Artinlifestyle offers an Art Concierge service that connects you with personalized decor advice tailored to your specific space and green palette. Whether you are working with a sage bedroom, an emerald living room, or an olive kitchen, the service helps you select art, accents, and textiles that make the palette sing. For homeowners who prefer a hands-on approach, the DIY home decor ideas section offers practical, budget-conscious ways to implement green color schemes room by room. Artinlifestyle also covers the 2026 bedroom trends shaping how green is used in modern sleeping spaces this year.
FAQ
What is the best color combination for green walls?
The best pairing depends on the green’s undertone. Warm greens like sage and olive work best with cream, terracotta, and soft gold, while cool greens like emerald and forest green suit navy, crisp white, and metallic silver.
What colors go well with green in a living room?
Terracotta, burgundy, and warm neutrals complement warm greens beautifully in a living room. For cool greens, navy blue, blush pink, and light gray create a fresh, sophisticated result.
Can you mix different shades of green in one room?

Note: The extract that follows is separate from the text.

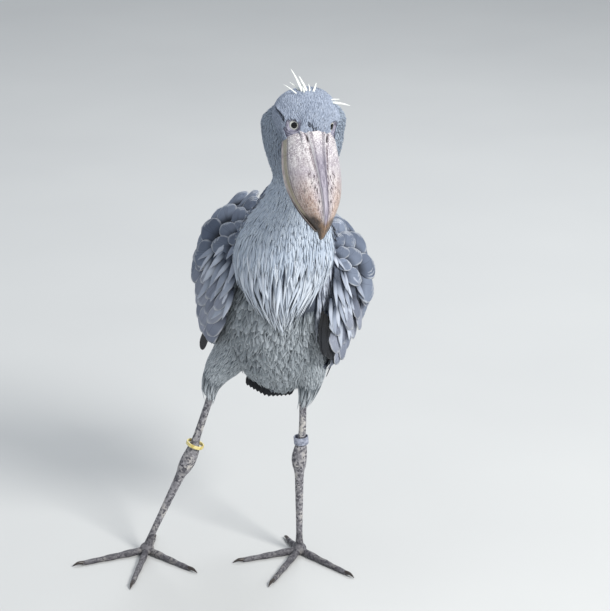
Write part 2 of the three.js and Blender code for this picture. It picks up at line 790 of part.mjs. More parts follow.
function fringe(rows, seed) {
  const shake = dice(seed);
  const skin = limbSkin(rows);
  return Array.from({ length: FRINGE.count }, (_, i) =>
    vane(skin, {
      ...FRINGE,
      t: FRINGE.t + 0.03 * shake(),
      a: (2 * Math.PI * i) / FRINGE.count,
      long: FRINGE.long * (1 + 0.1 * shake()),
      tilt: 8,
    }),
  );
}

const FLOOR = (() => {
  const box = new THREE.BoxGeometry(2000, 2000, 200).translate(0, 0, -100);
  return solidOf(box);
})();

function footPad([x, y], grow = 0) {
  const ball = new THREE.SphereGeometry(1, 12, 8).rotateX(Math.PI / 2);
  ball.scale(17 + grow, 19 + grow, 15 + grow).translate(x, y, 12);
  return solidOf(ball);
}

// A toe runs out from the pad as a row of knuckles that end in a flat sole on the floor.
function toeRows([x, y], angle, reach) {
  const run = vec(Math.sin(radians(angle)), -Math.cos(radians(angle)), 0);
  const knuckles = 7;
  return Array.from({ length: knuckles + 1 }, (_, k) => {
    const t = k / knuckles;
    const swell = k % 2 === 0 ? 1 : 0.86;
    const wide = mix(9, 5.6, t) * swell;
    return [x + run.x * reach * t, y + run.y * reach * t, mix(12, 5.2, Math.sqrt(t)), wide, mix(10, 6, t) * swell];
  });
}

function clawRows([x, y], angle, reach, length) {
  const run = vec(Math.sin(radians(angle)), -Math.cos(radians(angle)), 0);
  return [
    [reach + GAP, 6.4, 4.6, 4.8],
    [reach + length * 0.35, 7.6, 3.7, 3.9],
    [reach + length * 0.7, 5.6, 2.3, 2.4],
    [reach + length, 2.2, 0.6, 0.7],
  ].map(([far, z, wide, deep]) => [x + run.x * far, y + run.y * far, z, wide, deep]);
}

function bandSolid({ at, tilt, radius, wall, tall }) {
  const profile = [
    [radius - wall, -tall / 2],
    [radius, -tall / 2],
    [radius, tall / 2],
    [radius - wall, tall / 2],
    [radius - wall, -tall / 2],
  ].map(([r, z]) => new THREE.Vector2(r, z));
  const band = new THREE.LatheGeometry(profile, 18).rotateX(Math.PI / 2);
  return solidOf(band.rotateY(radians(tilt)).translate(...at));
}

// Trunk, tail, wings, neck and breast
const trunkCutter = trunkSolid(CUT);
const trunkStageCutter = toStage(trunkCutter, trunk);
const headStageCutter = toStage(headSolid(CUT), head);
const billStageCutter = toStage(billClear(1), head);
const plumageClear = toGroup(neckSolid(11), trunk);

// A block that holds all of the stage above a height, for parting the neck from the breast.
function above(height) {
  return solidOf(new THREE.BoxGeometry(2000, 2000, 2000).translate(0, 0, height + 1000));
}

add(trunk, "torso", trunkSolid(), FEATHER_BODY());
const neckCore = minus(neckSolid(), trunkStageCutter);
const neck = neckCore.intersect(above(BREAST_TOP + GAP / 2));
add(legs, "neck", minus(neck, headStageCutter, billStageCutter), FEATHER_PALE());
const breastCore = minus(neckCore, above(BREAST_TOP - GAP / 2));
add(legs, "breast", minus(joined(breastCore, ...breastLocks()), trunkStageCutter), FEATHER_PALE());
const tail = minus(limb(TAIL_ROOT, { rings: 5, sides: 12 }), trunkCutter);
add(trunk, "tail", minus(joined(tail, ...tailFan()), trunkCutter), FEATHER_DARK());

const thighCutters = Object.values(LEGS).map((leg) => toGroup(limb(leg.thigh, { grow: CUT, rings: 6, sides: 14 }), trunk));
const MIRROR = new THREE.Matrix4().makeScale(-1, 1, 1);
for (const [name, leg] of Object.entries(LEGS)) {
  const built = joined(wingCore(), ...wingFeathers(leg.side > 0 ? 11 : 23, leg.side > 0));
  const placed = (leg.side > 0 ? built : built.transform(MIRROR.elements)).translate(0, 0, WING_DROP[name]);
  add(trunk, `wing_${name}`, minus(placed, trunkCutter, plumageClear, ...thighCutters), FEATHER_SLATE());
}

// Head
const bowls = [1, -1].map((side) => hollow(side));
const balls = [1, -1].map((side) => eyeball(side, CUT));
const face = joined(minus(headSolid(), ...bowls), lids(1), lids(-1), ...CREST.map(spike));
add(head, "head", minus(face, ...balls), FEATHER_PALE());
add(head, "bill_upper", minus(billUpper(), headSolid(CUT), nostril(1), nostril(-1)), BILL_HORN());
add(head, "bill_lower", minus(billLower(), headSolid(CUT)), BILL_HORN());
add(head, "eye_left", eyeball(1), EYE_PALE());
add(head, "eye_right", eyeball(-1), EYE_PALE());

// Legs
for (const [name, leg] of Object.entries(LEGS)) {
  const shankCutter = limb(leg.shank, { rings: 8, sides: 10, grow: CUT });
  const thigh = joined(limb(leg.thigh, { rings: 6, sides: 14 }), ...fringe(leg.thigh, leg.side > 0 ? 5 : 6));
  add(legs, `thigh_${name}`, minus(thigh, trunkStageCutter, shankCutter), FEATHER_BODY());
  add(legs, `shank_${name}`, limb(leg.shank, { rings: 8, sides: 10 }), LEG_SKIN());
  const pad = footPad(leg.foot, CUT);
  add(legs, `tarsus_${name}`, minus(limb(leg.tarsus, { rings: 9, sides: 10 }), pad, shankCutter), LEG_SKIN());
  add(legs, `foot_${name}`, minus(footPad(leg.foot), FLOOR), LEG_SKIN());
  const taken = [];
  for (const toe of leg.toes) {
    const rows = toeRows(leg.foot, toe.angle, toe.reach);
    const solid = minus(limb(rows, { rings: 7, sides: 6, fore: vec(0, 0, 1) }), pad, FLOOR, ...taken);
    taken.push(limb(rows, { rings: 7, sides: 6, fore: vec(0, 0, 1), grow: CUT }));
    add(legs, `toe_${name}_${toe.name}`, solid, LEG_SKIN());
    const claw = limb(clawRows(leg.foot, toe.angle, toe.reach, toe.claw), { rings: 3, sides: 5, fore: vec(0, 0, 1) });
    add(legs, `claw_${name}_${toe.name}`, minus(claw, FLOOR, taken.at(-1)), CLAW_HORN());
  }
  add(legs, `leg_ring_${name}`, bandSolid(leg.ring), finish(name === "left" ? "#8d93a8" : "#e3d79a", 0.5));
}

// The part stands on z = 0 with the middle of its bounding box over the origin.
const bird = new THREE.Group();
bird.name = "shoebill";
bird.add(trunk, head, legs);
bird.position.set(...STAGE_SHIFT);

export default bird;
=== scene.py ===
import math

import bpy
import numpy as np
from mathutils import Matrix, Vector


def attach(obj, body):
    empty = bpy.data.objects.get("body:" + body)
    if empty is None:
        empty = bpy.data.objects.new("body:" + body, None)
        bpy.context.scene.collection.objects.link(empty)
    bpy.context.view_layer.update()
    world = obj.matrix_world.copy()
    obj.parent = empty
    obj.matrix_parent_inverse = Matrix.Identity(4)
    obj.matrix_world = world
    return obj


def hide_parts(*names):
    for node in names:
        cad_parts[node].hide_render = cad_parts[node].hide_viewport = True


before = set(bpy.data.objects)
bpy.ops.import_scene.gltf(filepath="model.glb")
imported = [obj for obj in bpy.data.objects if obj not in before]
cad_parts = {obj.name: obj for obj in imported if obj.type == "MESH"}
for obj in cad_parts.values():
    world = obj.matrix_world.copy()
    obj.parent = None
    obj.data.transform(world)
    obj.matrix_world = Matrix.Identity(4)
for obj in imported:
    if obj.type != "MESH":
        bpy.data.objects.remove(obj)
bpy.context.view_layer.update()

# Camera: a long lens five metres in front of the bird, about 1.3 m above its crown, that looks down by 20
# degrees. It stands level, a little to the bird's left.
CAMERA_AT = (0.19032, -5.13896, 2.52968)
CAMERA_PITCH = math.radians(70)  # 90 degrees would look straight ahead
SENSOR_WIDE = 36  # millimetres, as is the lens
LENS = 146.24
camera = bpy.data.objects.new("camera", bpy.data.cameras.new("camera"))
bpy.context.scene.collection.objects.link(camera)
bpy.context.scene.camera = camera
camera.location = CAMERA_AT
camera.rotation_euler = (CAMERA_PITCH, 0, 0)
camera.data.sensor_width = SENSOR_WIDE
camera.data.lens = LENS
bpy.context.scene.view_settings.view_transform = "Standard"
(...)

Mixing multiple green tones, from light to dark, adds depth and prevents a flat, one-dimensional look. Use a midtone on walls, a darker shade in upholstery, and a lighter tone in accessories.
Does white go with green, and which white should I choose?
White pairs well with every green, but the tone matters. Warm whites like ivory soften sage and olive, while cool whites sharpen emerald and hunter green. Mismatching the white’s warmth to the green’s undertone is a common cause of muddy-looking rooms.
What accent colors work with green without overwhelming the space?
Burgundy, blush pink, and coral work as accent colors when used sparingly on pillows, artwork, or a single chair. Bold accents should occupy a small portion of the room’s visual field so green remains the dominant hue.